* **The problem**
The required output consists solely of the lines from the one containing "The FreeCAD and" down to the one containing "return piece", both included, each quoted exactly.
═════ Given records
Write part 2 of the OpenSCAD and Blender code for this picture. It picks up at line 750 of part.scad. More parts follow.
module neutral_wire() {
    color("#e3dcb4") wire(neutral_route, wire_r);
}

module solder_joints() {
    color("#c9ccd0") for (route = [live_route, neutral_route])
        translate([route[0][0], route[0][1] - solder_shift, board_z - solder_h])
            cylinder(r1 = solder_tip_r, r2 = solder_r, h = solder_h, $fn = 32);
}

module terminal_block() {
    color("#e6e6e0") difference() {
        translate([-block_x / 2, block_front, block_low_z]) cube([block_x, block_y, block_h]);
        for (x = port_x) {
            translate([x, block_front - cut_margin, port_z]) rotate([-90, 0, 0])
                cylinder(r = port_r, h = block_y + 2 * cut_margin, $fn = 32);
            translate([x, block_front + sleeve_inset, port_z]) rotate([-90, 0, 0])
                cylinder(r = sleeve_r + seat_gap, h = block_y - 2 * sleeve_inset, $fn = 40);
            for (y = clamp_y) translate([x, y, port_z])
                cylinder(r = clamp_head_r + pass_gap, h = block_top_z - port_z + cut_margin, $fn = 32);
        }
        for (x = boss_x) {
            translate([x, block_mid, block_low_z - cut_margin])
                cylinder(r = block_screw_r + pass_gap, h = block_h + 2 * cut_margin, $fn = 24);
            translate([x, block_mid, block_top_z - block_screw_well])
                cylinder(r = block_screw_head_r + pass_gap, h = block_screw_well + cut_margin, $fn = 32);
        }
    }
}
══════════
═════ Given records
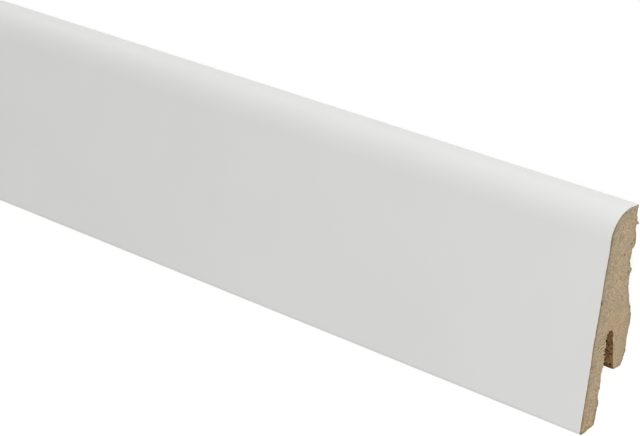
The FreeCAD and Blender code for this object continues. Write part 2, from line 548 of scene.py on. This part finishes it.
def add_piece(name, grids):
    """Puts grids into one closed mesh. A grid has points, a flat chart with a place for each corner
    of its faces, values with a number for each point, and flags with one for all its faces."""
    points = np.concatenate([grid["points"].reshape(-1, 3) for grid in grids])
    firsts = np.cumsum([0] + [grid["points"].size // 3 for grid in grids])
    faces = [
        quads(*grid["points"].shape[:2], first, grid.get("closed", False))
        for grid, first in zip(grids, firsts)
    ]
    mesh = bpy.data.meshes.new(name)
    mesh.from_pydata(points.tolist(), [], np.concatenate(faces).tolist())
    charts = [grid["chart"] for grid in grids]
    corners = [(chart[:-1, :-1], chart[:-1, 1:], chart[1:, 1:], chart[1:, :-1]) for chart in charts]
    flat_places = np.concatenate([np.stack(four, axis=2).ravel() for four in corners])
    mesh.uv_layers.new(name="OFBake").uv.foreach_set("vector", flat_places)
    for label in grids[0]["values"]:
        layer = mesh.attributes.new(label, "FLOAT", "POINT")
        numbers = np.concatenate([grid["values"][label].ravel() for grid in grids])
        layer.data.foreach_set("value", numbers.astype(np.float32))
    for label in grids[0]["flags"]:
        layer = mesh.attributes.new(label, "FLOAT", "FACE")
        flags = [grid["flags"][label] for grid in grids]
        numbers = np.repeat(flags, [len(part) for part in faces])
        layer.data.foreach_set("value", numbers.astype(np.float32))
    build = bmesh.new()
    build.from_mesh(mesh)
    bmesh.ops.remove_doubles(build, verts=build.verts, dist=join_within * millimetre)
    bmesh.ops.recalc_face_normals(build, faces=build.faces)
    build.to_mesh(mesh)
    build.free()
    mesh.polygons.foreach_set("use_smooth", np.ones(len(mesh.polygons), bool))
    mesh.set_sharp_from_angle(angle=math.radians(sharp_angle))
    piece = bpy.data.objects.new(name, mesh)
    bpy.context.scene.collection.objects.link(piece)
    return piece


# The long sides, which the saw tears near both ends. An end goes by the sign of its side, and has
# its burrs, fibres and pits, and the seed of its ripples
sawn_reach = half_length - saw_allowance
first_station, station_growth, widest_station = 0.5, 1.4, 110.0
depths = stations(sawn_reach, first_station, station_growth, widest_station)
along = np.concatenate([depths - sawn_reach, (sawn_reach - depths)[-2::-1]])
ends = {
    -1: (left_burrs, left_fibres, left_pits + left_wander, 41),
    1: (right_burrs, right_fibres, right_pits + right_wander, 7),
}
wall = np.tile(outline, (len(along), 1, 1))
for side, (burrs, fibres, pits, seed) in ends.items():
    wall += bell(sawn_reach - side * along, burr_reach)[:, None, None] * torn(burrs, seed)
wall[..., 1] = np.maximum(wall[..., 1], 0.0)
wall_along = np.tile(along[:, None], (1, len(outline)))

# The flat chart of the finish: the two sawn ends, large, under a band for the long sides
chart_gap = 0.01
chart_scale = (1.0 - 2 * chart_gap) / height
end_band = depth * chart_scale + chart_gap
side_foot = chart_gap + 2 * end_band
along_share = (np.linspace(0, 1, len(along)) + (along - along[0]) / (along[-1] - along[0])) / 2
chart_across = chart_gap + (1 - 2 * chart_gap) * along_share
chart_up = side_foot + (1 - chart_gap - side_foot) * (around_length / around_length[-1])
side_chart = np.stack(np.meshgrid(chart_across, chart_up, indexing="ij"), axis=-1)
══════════
═════ Given records
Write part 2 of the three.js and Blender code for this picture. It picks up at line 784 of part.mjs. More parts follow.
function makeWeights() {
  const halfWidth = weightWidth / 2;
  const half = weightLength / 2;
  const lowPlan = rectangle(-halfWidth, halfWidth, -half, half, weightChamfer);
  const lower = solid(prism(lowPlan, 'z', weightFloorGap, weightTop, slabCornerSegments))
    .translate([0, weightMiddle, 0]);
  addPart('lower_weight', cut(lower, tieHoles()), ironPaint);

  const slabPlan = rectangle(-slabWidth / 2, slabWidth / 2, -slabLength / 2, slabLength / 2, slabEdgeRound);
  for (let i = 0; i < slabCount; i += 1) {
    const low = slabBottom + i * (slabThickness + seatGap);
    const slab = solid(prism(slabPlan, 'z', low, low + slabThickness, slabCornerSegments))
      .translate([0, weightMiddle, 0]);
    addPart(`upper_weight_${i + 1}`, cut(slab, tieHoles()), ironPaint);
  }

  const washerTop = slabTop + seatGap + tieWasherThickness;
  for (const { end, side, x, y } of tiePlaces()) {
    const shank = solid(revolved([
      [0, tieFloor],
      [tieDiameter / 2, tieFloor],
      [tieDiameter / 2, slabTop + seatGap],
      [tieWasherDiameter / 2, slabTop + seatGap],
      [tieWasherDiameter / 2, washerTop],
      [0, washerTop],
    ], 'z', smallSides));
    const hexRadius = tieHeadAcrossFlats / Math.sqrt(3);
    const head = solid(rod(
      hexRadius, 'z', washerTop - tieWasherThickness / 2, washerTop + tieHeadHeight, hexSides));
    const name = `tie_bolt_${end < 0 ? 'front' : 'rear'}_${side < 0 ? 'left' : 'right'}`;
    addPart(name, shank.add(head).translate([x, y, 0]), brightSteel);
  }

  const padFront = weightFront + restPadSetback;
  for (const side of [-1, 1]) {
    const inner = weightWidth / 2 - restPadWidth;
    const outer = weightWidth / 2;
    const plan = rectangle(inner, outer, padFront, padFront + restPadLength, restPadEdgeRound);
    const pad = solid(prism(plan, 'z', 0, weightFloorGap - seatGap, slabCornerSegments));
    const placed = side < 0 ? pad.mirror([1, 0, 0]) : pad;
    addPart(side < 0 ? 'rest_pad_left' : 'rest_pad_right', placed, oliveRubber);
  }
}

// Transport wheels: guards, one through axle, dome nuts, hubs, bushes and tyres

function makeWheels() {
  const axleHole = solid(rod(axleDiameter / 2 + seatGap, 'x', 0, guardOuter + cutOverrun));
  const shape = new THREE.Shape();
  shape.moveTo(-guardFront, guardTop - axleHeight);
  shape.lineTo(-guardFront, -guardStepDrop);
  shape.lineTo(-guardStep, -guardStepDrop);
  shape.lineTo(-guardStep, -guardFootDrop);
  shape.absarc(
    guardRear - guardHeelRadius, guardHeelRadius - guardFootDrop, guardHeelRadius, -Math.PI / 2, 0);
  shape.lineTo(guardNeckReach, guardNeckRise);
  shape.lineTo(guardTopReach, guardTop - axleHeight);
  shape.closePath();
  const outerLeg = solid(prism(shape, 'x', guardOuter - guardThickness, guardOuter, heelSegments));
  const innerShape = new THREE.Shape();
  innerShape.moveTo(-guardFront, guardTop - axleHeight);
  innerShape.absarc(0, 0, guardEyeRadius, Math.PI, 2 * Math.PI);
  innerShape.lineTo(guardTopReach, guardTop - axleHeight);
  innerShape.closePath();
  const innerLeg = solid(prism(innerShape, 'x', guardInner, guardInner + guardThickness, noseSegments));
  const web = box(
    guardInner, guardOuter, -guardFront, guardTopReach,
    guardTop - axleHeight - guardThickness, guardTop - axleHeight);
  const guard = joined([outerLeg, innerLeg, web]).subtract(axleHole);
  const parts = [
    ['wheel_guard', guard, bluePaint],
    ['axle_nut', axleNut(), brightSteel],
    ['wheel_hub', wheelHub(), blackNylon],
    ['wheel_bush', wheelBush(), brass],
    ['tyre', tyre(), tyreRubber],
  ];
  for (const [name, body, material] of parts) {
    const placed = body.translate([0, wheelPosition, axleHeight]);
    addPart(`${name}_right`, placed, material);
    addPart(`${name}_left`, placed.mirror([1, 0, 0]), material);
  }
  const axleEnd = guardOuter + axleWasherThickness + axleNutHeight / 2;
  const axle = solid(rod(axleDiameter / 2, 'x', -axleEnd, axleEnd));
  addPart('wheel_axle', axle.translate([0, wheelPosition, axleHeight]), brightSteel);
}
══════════
* **Solution for this task**
The FreeCAD and Blender code for this object continues. Write part 2, from line 548 of scene.py on. This part finishes it.
def add_piece(name, grids):
    """Puts grids into one closed mesh. A grid has points, a flat chart with a place for each corner
    of its faces, values with a number for each point, and flags with one for all its faces."""
    points = np.concatenate([grid["points"].reshape(-1, 3) for grid in grids])
    firsts = np.cumsum([0] + [grid["points"].size // 3 for grid in grids])
    faces = [
        quads(*grid["points"].shape[:2], first, grid.get("closed", False))
        for grid, first in zip(grids, firsts)
    ]
    mesh = bpy.data.meshes.new(name)
    mesh.from_pydata(points.tolist(), [], np.concatenate(faces).tolist())
    charts = [grid["chart"] for grid in grids]
    corners = [(chart[:-1, :-1], chart[:-1, 1:], chart[1:, 1:], chart[1:, :-1]) for chart in charts]
    flat_places = np.concatenate([np.stack(four, axis=2).ravel() for four in corners])
    mesh.uv_layers.new(name="OFBake").uv.foreach_set("vector", flat_places)
    for label in grids[0]["values"]:
        layer = mesh.attributes.new(label, "FLOAT", "POINT")
        numbers = np.concatenate([grid["values"][label].ravel() for grid in grids])
        layer.data.foreach_set("value", numbers.astype(np.float32))
    for label in grids[0]["flags"]:
        layer = mesh.attributes.new(label, "FLOAT", "FACE")
        flags = [grid["flags"][label] for grid in grids]
        numbers = np.repeat(flags, [len(part) for part in faces])
        layer.data.foreach_set("value", numbers.astype(np.float32))
    build = bmesh.new()
    build.from_mesh(mesh)
    bmesh.ops.remove_doubles(build, verts=build.verts, dist=join_within * millimetre)
    bmesh.ops.recalc_face_normals(build, faces=build.faces)
    build.to_mesh(mesh)
    build.free()
    mesh.polygons.foreach_set("use_smooth", np.ones(len(mesh.polygons), bool))
    mesh.set_sharp_from_angle(angle=math.radians(sharp_angle))
    piece = bpy.data.objects.new(name, mesh)
    bpy.context.scene.collection.objects.link(piece)
    return piece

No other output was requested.